'New politics' is not working at all - here are five ways to help it
So-called "new politics" is almost a year old. It might be too much to expect it to work without glitches. But the problem is that it is not really working at all.
As our TDs and senators take an extended Easter break, the better ones will reflect on how things could better function. Here are five suggestions, some of which are hidden in political plain view, others are less obvious.
*1 Make deals: Since the dawn of time good politicians have brokered compromises which have a chance of working out. Granted, some of these are on occasion squalid and self-serving - that's not the kind of deals we have in mind.

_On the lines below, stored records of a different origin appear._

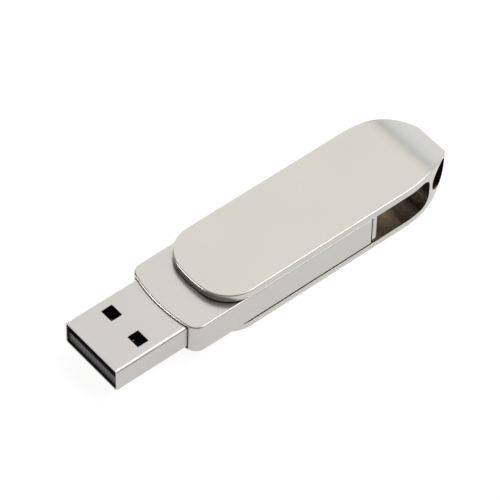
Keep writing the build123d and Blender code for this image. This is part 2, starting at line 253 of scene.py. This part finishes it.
def soften(mesh, radius, segments=2):
    """Rounds every edge that is still sharp."""
    sharp = [e for e in mesh.edges if len(e.link_faces) == 2 and e.calc_face_angle() > SHARP]
    round_edges(mesh, sharp, radius, segments)
    return mesh


def block(low, high):
    """A plain box between two corners."""
    mesh = bmesh.new()
    size = Vector(high) - Vector(low)
    bmesh.ops.create_cube(mesh, size=1.0)
    bmesh.ops.scale(mesh, verts=mesh.verts, vec=size)
    bmesh.ops.translate(mesh, verts=mesh.verts, vec=(Vector(high) + Vector(low)) / 2)
    return mesh


def rod(centre, radius, reach, direction, segments=96):
    """A round bar along Y or Z that reaches this far on both sides of its centre."""
    mesh = bmesh.new()
    bmesh.ops.create_cone(
        mesh, cap_ends=True, segments=segments, radius1=radius, radius2=radius, depth=2 * reach
    )
    if direction == "Y":
        bmesh.ops.rotate(mesh, verts=mesh.verts, matrix=Matrix.Rotation(pi / 2, 3, "X"))
    bmesh.ops.translate(mesh, verts=mesh.verts, vec=centre)
    return mesh


# %% [markdown]
# ## Writing materials as formulas
# A procedural material is arithmetic on the object's coordinates. Here one small class wraps an output
# socket, so that `0.4 + 0.1 * grain` adds the Math nodes for that sum, and one method adds any other
# node. Coordinates are turned into millimetres first, so that a grain's size is a number a maker knows.


# %% Shader maths
class Wire:
    """A value that runs along a link. Sums with it become Math nodes."""

    def __init__(self, finish, socket):
        self.finish = finish
        self.socket = socket

    def _maths(self, operation, first, second):
        return self.finish.node("ShaderNodeMath", {"operation": operation}, {0: first, 1: second})

    def __add__(self, other):
        return self._maths("ADD", self, other)

    def __radd__(self, other):
        return self._maths("ADD", other, self)

    def __sub__(self, other):
        return self._maths("SUBTRACT", self, other)

    def __mul__(self, other):
        return self._maths("MULTIPLY", self, other)

    def __rmul__(self, other):
        return self._maths("MULTIPLY", other, self)


class Finish:
    """One material under construction."""

    def __init__(self, name):
        self.material = bpy.data.materials.new(name)
        self.material.use_nodes = True
        self.tree = self.material.node_tree
        self.tree.nodes.clear()
        self.here = self.node("ShaderNodeTexCoord", {}, {}, "Object")

    def node(self, kind, settings, inputs, output=0):
        """Adds a node, sets it up, connects or fills its sockets, and returns one output."""
        made = self.tree.nodes.new(kind)
        for key, value in settings.items():
            setattr(made, key, value)
        for key, value in inputs.items():
            self.connect(made.inputs[key], value)
        return Wire(self, made.outputs[output])

    def connect(self, socket, value):
        """Links a wire to a socket, or fills the socket with a number, a vector or a colour."""
        if isinstance(value, Wire):
            self.tree.links.new(value.socket, socket)
        elif socket.type == "RGBA":
            socket.default_value = (*value, 1.0)
        else:
            socket.default_value = value

    def millimetres(self, stretch=(1, 1, 1), turn=(0, 0, 0)):
        """Object coordinates in millimetres, stretched or turned as a pattern needs."""
        scale = [each / MM for each in stretch]
        return self.node("ShaderNodeMapping", {}, {"Vector": self.here, "Scale": scale, "Rotation": turn})

    def noise(self, size, detail=2.0, stretch=(1, 1, 1), turn=(0, 0, 0)):
        """Cloudy noise, from 0 to 1, whose lumps are about this many millimetres across."""
        where = self.millimetres(stretch, turn)
        values = {"Vector": where, "Scale": 1 / size, "Detail": detail}
        return self.node("ShaderNodeTexNoise", {}, values, "Fac")

    def ramp(self, value, begin, end):
        """Rises from 0 to 1 while the value goes from begin to end."""
        made = self.node("ShaderNodeValToRGB", {}, {"Fac": value})
        first, last = made.socket.node.color_ramp.elements
        first.position = begin
        last.position = end
        return made

    def mix(self, amount, first, second):
        """A colour between two colours."""
        settings = {"data_type": "RGBA", "blend_type": "MIX"}
        return self.node("ShaderNodeMix", settings, {0: amount, 6: first, 7: second}, 2)

    def bump(self, height, depth):
        """A normal from a height between 0 and 1, this many millimetres deep."""
        return self.node("ShaderNodeBump", {}, {"Height": height, "Distance": depth * MM})

    def surface(self, **sockets):
        """The Principled shader, with spaces in its socket names written as underscores."""
        shader = self.tree.nodes.new("ShaderNodeBsdfPrincipled")
        for key, value in sockets.items():
            self.connect(shader.inputs[key.replace("_", " ")], value)
        end = self.tree.nodes.new("ShaderNodeOutputMaterial")
        self.tree.links.new(shader.outputs[0], end.inputs["Surface"])
        print(f"material {self.material.name}: {len(self.tree.nodes)} nodes")
        return self.material


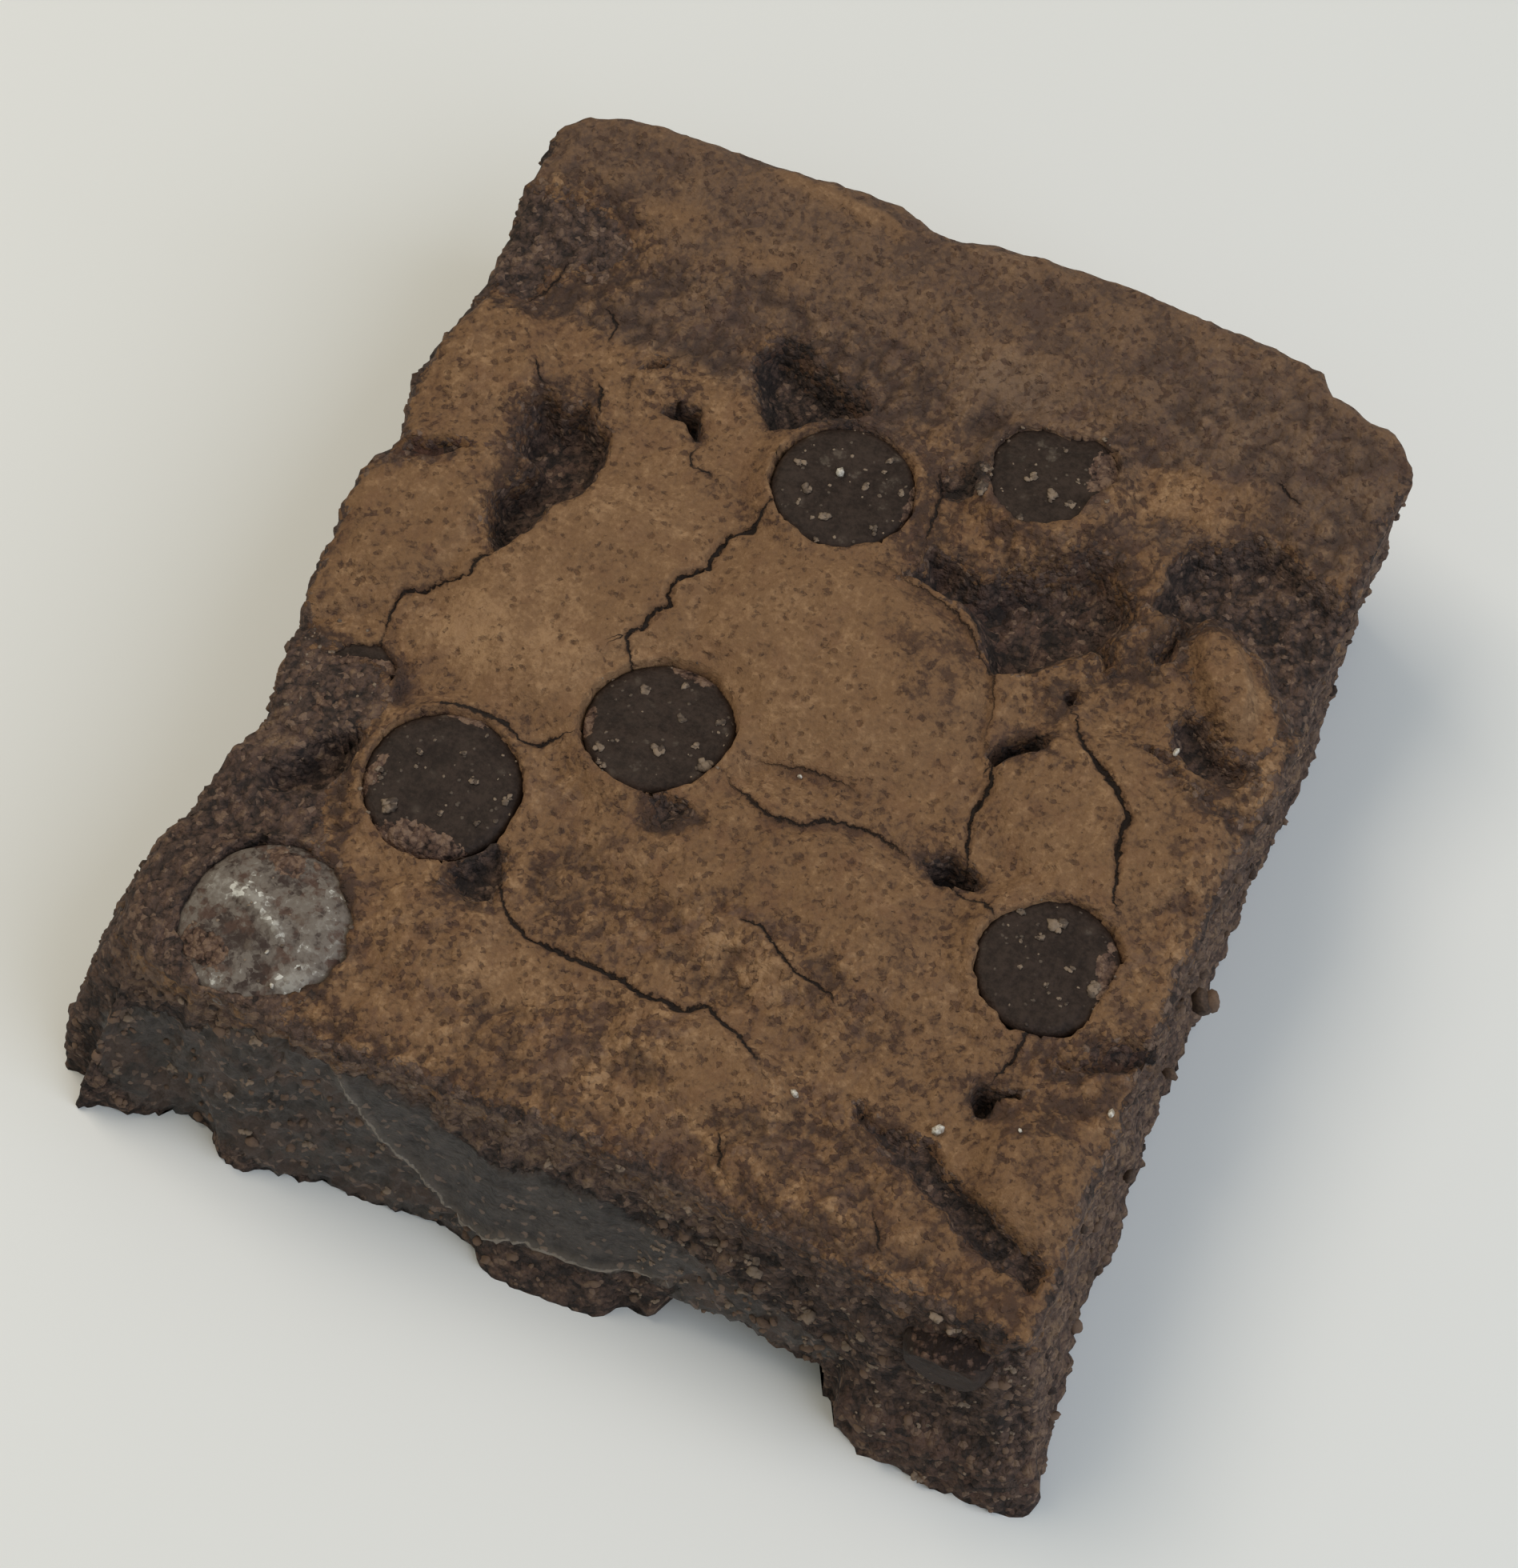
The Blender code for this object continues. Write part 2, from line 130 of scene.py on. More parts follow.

Good political deals help working people, people in business, and people in need of care, to live better lives. Good politicians have always made good deals to advance the common good. They know how to pass on party differences and look for results which can serve the common interest. Our Dáil adversarial system did not deliver too many cross-party deals. We expected "new politics" would do better. Let's see some evidence.
*2 Keep deals: The water charges row of the past week showed a deal of mistrust between the two big parties especially. Deals are often hard to make.
But once they are done - they must stick. The principals involved in deal-making have to live by the old maxims of word and bond. And once a deal is done, they have to sell it to their followers. These are principles to maintain necessary political stability.
*3 "Victory claims" only foment "rematches": The Coveney-Cowen conflicts have been billed as a set of conflicts with winners and losers. Their mutual claims of media exaggeration ring hollow.
Both have considerable political experience stretching back to childhood. They have not learnt that when you share power, you must avoid claiming wins as it only leaves the loser seeking a rematch which he or she must win. The outcome is mistrust and instability.
*4 Focus on the big picture: The water charges were a product of austere times. The growing popular revolt was more about cutback weariness than real opposition to the charges themselves. They have a big importance. But they were not, and will not be, paramount on the national agenda.
We have bigger issues. One wonders why the tens of thousands were not marching about 23pc VAT - basically one-quarter extra - on many things we buy.
Why is outrage about the large numbers of sick and the elderly people on hospital trolleys so sporadic and so quickly dissipated?
New politics risks becoming an excuse for losing focus.
*5 Remember international obligations: Long before "new politics" many of our politicians had a patchy record here. Countries that sign up to international arrangements must keep them.
The price of doing otherwise is becoming an international pariah with huge reputational damage which will impact on an ability to export, import, and attract multinational investment.
Ireland signed up to an EU water directive and later benefited from certain exemptions. Later we gave up these exemptions and also signed up to an EU-ECB-IMF bailout deal which included water charges. Development of our water supply is about guaranteeing future supplies which will not lead to rationing if it fails to rain for a summer fortnight in Dublin. It is also about preventing us from poisoning ourselves with inadequate and defective sewerage systems.